No matter how big your church is, if your organization isn’t healthy, you’re likely not going to be around for very long.
You can host hundreds (or even thousands) of people every weekend at your church, but if your staff is burned out, leaders are treating staff and members poorly, or people aren’t being discipled well, people feel that tension—and decline is inevitable.
Thankfully, there are people in the world like Shawn Lovejoy. Shawn is the Founder & CEO of Couragetolead.com, an organization dedicated to helping pastors and ministry leaders foster organizational health in their churches.
Shawn joined us on The Nurtured Church Podcast recently and shared some of his early struggles in church planting. He also shared on the kind of problems churches face when it comes to remaining intentional and how to foster organizational health in ministry. Here are some top takeaways.
Shawn planted Mountain Lake Church in Atlanta in 1999 at the tender age of 28—and wouldn’t recommend it for other leaders. He said, “I always tell young church planters, don’t plant a church at twenty-eight, because you don’t know nearly as much as you think you do.”
By the time he was 40, he finally felt ready to actually pastor a church. But by that time, he was twelve years in and had already learned a lot of things. One thing he’s proud of is the fact that his church never wavered on their vision.
“One of the mistakes I see churches make when it comes to engagement is something I like to call vision schizophrenia.” —Shawn Lovejoy
Among many leaders, when they go out to conferences, they experience what Shawn calls vision schizophrenia where they learn a ton at a seminar and return to their churches. But they’re afraid that implementing something new will cause a radical upheaval in what the church has been doing for some time.
So his church didn’t change much in the time he was there. His team just got better at what they were already doing and that made them more solidified in their vision and more effective over the years.
As Shawn told us, what they were doing wasn’t rocket science. Every Sunday they had music, preaching, a volunteer team, and then small groups throughout the week. They weren’t doing anything extraordinary.
But they knew their “why.”
“One of the reasons churches struggle with engagement in their communities is that they haven’t thought through the “why” behind the “what.” —Shawn Lovejoy
They knew the why behind everything that they were doing. They weren’t doing anything just for the sake of doing it, but every single thing, every program, every group, had a purpose and a mission statement behind it.
Knowing that why helped churches communicate their vision and mission in more compelling and authentic ways—and that’s what helped drive engagement. Language matters.

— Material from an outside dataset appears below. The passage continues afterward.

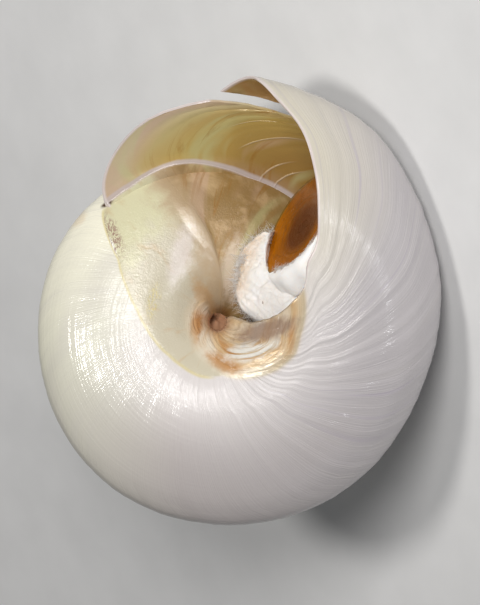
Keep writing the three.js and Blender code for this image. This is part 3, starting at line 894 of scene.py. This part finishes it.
class Nodes:
    """Shorthand for building a material's nodes."""

    def __init__(self, name):
        self.material = bpy.data.materials.new(name)
        self.material.use_nodes = True
        self.tree = self.material.node_tree
        self.shader = next(node for node in self.tree.nodes if node.type == "BSDF_PRINCIPLED")

    def feed(self, node, inputs):
        """Links or sets a node's inputs, given by name or number."""
        for key, value in inputs.items():
            if isinstance(value, bpy.types.NodeSocket):
                self.tree.links.new(value, node.inputs[key])
            elif value is not None:
                node.inputs[key].default_value = value

    def node(self, kind, inputs=None, **settings):
        made = self.tree.nodes.new(kind)
        for key, value in settings.items():
            setattr(made, key, value)
        self.feed(made, inputs or {})
        return made

    def finish(self, inputs):
        self.feed(self.shader, inputs)
        return self.material

    def attribute(self, name):
        return self.node("ShaderNodeAttribute", attribute_name=name).outputs["Fac"]

    def uv(self, name):
        return self.node("ShaderNodeUVMap", uv_map=name).outputs["UV"]

    def math(self, operation, a, b=None, clamp=False):
        return self.node("ShaderNodeMath", {0: a, 1: b}, operation=operation, use_clamp=clamp).outputs[0]

    def add(self, a, b):
        return self.math("ADD", a, b)

    def less(self, a, b):
        return self.math("SUBTRACT", a, b)

    def most(self, a, b):
        return self.math("MAXIMUM", a, b)

    def product(self, *values):
        found = values[0]
        for value in values[1:]:
            found = self.math("MULTIPLY", found, value)
        return found

    def step(self, value, low, high):
        """A smooth step from 0 at low to 1 at high."""
        inputs = {"Value": value, "From Min": min(low, high), "From Max": max(low, high)}
        inputs.update({"To Min": float(low > high), "To Max": float(low < high)})
        return self.node("ShaderNodeMapRange", inputs, interpolation_type="SMOOTHSTEP").outputs["Result"]

    def noise(self, vector, scale, detail, roughness, distortion):
        moved = self.node("ShaderNodeMapping", {"Vector": vector, "Scale": scale}).outputs["Vector"]
        inputs = {"Vector": moved, "Scale": 1.0, "Detail": detail}
        inputs.update({"Roughness": roughness, "Distortion": distortion})
        return self.node("ShaderNodeTexNoise", inputs).outputs["Fac"]

    def flat(self, uv_name, across, along, detail=3.0, roughness=0.5, distortion=0.0):
        """Noise on a UV map, by its rates across and along the map."""
        return self.noise(self.uv(uv_name), (across, along, 1.0), detail, roughness, distortion)

    def solid(self, rate, detail=3.0, roughness=0.5, distortion=0.0):
        """Noise through the piece's own space."""
        where = self.node("ShaderNodeTexCoord").outputs["Object"]
        return self.noise(where, (rate, rate, rate), detail, roughness, distortion)

    def ramp(self, value, *stops):
        made = self.node("ShaderNodeValToRGB", {"Fac": value})
        elements = made.color_ramp.elements
        while len(elements) < len(stops):
            elements.new(0.5)
        for element, (place, colour) in zip(elements, stops):
            element.position = place
            element.color = linear(colour)
        return made.outputs["Color"]

    def tint(self, colour, shade, *shares):
        """The first colour, mixed with another by the product of some shares."""
        a, b = (linear(value) if isinstance(value, tuple) else value for value in (colour, shade))
        inputs = {"Factor": self.product(*shares), MIX_COLOURS[0]: a, MIX_COLOURS[1]: b}
        return self.node("ShaderNodeMix", inputs, data_type="RGBA").outputs[MIXED_COLOUR]

    def patch(self, x, y, half_length, half_width, turn):
        """A soft uneven oval, 1 in its middle, about a spot of the picture; its length turned by an angle."""
        spot = ((x - PICTURE_AXIS[0]) / PICTURE_SCALE, (PICTURE_AXIS[1] - y) / PICTURE_SCALE, 0)
        inputs = {"Vector": self.uv("plan"), "Location": spot, "Rotation": (0, 0, math.radians(turn))}
        inputs["Scale"] = (half_length, half_width, 1)
        oval = self.node("ShaderNodeMapping", inputs, vector_type="TEXTURE").outputs["Vector"]
        length = self.node("ShaderNodeVectorMath", {0: oval}, operation="LENGTH").outputs["Value"]
        edge = self.product(self.flat("plan", 70.0, 70.0, 3.0, 0.6), 0.8)
        return self.step(self.add(length, edge), 1.45, 0.75)

    def bumps(self, *layers):
        """A normal from bumps one on another, each a height, a strength and a distance."""
        normal = None
        for height, strength, distance in layers:
            inputs = {"Height": height, "Strength": strength, "Distance": distance, "Normal": normal}
            normal = self.node("ShaderNodeBump", inputs).outputs["Normal"]
        return normal


def linear(colour):
    """Linear values of a colour given in 0 to 255 display values, with its alpha."""
    shares = [c / 255 for c in colour]
    return (*(c / 12.92 if c <= 0.04045 else ((c + 0.055) / 1.055) ** 2.4 for c in shares), 1)


# The pit's middle in the picture, and picture points to 100 mm of the plan
PICTURE_AXIS = (217, 322)
PICTURE_SCALE = 410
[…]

Understanding who you’re communicating with and what they’re interested in matters.
Make sure you’re coherently and consistently communicating your “why.” That’s what’s going to help your church retain its intentionality and fulfill its mission.

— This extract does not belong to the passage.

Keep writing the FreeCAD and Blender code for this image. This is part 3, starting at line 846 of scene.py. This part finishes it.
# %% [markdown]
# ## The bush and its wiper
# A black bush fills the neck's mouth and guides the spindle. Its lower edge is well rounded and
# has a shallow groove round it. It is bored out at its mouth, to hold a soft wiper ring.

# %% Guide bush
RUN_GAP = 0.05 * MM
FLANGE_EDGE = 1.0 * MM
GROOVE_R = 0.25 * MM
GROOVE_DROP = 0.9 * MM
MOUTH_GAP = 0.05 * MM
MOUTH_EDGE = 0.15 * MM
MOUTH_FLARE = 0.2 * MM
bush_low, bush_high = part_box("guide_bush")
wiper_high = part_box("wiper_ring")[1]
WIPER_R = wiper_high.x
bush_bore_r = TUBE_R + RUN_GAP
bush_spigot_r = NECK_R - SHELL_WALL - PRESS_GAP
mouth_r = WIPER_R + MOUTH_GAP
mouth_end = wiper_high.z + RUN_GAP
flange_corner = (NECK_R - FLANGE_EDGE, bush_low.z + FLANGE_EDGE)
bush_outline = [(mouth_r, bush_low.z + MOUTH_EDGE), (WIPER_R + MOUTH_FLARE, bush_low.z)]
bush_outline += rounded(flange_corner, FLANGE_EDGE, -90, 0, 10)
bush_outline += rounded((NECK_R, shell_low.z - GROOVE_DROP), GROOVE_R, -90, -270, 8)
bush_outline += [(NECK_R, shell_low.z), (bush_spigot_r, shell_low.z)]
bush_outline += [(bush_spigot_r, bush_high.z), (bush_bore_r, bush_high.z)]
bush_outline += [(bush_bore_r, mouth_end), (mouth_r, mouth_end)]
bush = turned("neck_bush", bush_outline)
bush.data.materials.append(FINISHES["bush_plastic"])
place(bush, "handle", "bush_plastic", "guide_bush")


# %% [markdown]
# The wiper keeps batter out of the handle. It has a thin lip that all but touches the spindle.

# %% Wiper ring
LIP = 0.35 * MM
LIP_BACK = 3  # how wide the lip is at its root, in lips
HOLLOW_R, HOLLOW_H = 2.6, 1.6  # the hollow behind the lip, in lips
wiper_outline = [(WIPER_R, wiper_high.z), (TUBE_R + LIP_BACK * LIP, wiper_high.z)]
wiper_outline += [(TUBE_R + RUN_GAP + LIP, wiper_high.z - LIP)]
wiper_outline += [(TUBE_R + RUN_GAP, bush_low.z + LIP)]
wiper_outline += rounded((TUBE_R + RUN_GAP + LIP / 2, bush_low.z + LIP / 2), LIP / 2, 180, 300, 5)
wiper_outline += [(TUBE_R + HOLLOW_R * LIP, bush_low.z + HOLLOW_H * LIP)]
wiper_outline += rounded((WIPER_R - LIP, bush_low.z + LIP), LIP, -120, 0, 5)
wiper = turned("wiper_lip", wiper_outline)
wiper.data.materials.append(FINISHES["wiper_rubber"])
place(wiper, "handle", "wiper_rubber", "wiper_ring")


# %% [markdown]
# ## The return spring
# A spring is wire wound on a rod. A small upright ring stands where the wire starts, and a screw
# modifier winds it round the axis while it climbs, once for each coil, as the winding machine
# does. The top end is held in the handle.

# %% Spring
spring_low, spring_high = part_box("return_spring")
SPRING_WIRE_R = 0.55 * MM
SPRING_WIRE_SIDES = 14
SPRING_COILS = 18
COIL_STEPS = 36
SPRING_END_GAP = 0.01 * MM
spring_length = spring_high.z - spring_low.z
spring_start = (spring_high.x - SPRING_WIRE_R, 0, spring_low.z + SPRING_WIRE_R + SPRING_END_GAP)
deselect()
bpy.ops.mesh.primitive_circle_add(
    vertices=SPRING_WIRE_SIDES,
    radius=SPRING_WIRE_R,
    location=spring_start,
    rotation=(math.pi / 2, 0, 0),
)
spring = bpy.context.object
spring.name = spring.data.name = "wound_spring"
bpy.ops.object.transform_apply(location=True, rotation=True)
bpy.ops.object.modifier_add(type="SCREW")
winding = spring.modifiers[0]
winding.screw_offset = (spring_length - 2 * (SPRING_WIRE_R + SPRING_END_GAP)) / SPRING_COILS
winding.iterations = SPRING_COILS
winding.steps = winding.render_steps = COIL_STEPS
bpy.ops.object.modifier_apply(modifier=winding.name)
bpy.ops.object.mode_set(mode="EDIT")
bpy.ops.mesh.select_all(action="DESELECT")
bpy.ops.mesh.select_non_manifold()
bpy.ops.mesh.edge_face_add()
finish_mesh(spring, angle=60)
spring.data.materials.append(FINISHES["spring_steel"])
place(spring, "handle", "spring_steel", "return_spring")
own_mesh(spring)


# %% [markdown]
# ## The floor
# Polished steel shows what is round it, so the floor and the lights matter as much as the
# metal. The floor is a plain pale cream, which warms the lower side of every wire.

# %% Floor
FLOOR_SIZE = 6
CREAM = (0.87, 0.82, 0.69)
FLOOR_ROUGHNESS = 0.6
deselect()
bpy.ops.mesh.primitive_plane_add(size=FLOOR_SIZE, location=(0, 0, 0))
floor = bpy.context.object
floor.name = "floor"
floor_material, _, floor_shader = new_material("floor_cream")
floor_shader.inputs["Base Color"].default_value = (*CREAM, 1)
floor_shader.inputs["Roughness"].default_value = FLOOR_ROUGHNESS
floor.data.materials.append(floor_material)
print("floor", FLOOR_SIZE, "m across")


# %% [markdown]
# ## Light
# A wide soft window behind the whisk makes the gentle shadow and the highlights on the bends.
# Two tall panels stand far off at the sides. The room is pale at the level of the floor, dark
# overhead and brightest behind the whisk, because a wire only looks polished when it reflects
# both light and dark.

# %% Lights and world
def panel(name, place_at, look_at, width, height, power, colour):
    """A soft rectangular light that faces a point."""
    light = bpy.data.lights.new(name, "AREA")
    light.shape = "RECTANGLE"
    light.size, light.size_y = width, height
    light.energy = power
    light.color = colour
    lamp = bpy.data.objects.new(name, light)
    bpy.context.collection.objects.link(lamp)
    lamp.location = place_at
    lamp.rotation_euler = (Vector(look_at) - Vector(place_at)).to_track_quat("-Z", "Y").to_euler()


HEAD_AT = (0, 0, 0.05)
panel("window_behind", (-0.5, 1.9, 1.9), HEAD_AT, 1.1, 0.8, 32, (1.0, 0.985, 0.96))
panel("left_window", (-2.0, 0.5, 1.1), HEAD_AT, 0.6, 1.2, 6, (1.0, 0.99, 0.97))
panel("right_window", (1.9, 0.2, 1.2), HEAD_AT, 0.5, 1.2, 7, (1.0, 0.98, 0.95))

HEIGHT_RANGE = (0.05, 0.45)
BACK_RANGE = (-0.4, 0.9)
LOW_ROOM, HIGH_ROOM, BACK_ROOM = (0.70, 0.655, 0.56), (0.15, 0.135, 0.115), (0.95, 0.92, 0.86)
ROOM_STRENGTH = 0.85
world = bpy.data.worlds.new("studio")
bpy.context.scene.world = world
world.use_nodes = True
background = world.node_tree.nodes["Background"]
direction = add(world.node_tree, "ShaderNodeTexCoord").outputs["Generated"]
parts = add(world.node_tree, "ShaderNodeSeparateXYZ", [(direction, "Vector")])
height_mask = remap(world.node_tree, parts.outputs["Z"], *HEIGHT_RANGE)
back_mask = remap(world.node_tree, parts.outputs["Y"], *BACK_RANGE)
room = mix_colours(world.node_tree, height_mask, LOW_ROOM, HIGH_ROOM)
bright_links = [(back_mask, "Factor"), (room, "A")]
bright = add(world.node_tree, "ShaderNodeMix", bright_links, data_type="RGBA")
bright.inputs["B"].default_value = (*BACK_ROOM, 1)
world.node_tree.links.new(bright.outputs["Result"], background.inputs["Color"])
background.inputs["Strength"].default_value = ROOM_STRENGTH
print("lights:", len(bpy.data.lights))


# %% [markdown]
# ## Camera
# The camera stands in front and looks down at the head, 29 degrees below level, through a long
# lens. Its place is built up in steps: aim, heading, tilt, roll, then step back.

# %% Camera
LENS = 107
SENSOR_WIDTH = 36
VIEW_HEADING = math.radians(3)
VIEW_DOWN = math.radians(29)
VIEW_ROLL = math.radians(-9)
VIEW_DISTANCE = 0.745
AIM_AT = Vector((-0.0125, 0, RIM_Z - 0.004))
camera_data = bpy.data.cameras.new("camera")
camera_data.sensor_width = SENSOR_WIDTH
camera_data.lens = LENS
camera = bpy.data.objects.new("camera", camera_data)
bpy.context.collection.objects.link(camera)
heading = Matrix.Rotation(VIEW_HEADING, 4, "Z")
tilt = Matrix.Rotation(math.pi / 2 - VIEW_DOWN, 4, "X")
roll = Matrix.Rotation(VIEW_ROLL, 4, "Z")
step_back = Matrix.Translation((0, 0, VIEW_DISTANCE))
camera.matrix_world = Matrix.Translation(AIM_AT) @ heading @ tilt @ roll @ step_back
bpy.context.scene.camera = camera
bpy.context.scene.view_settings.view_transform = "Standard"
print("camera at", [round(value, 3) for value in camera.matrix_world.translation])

But how do you keep your organization healthy?
“I totally believe that you have to be the culture that you want to build.” —Shawn Lovejoy
Successful people make up successful ministries and successful organizations.
Pastors need to help teams be healthy. Unfortunately, a lot of pastors are too busy or think they’re too busy, to meet with their team on a regular basis. They leave that up to the associate pastor, but yet they’re always available to the church as a whole.
But flip through the Bible and look at all of the places where Jesus is trying to get away from people to be with His team—where He’s intentionally saying no to being with the crowds so that He can spend time with His disciples.
As a leader, you reproduce what you are, and you have the most influence on the people around you. Focus on reproducing healthy habits and qualities within your team.
Leadership that develops a consistent and healthy team requires:
1. Mutual devotion
You’ve got to be as committed to your team as your team is committed to you.
Be close to your team. Don’t hold your meetings via email. Be present. Look your team in the eyes. Be with them.
You’ve got to be with them regularly. Not every now and then. All the time.
Leadership is difficult—no doubt about it. As a pastor, you’re constantly being pulled in a thousand different directions. Some of that comes with the job, but in order to keep yourself and your church and your staff healthy, you’ve got to maintain healthy boundaries and a healthy organization.
Your staff will thank you. And your church will thank you too.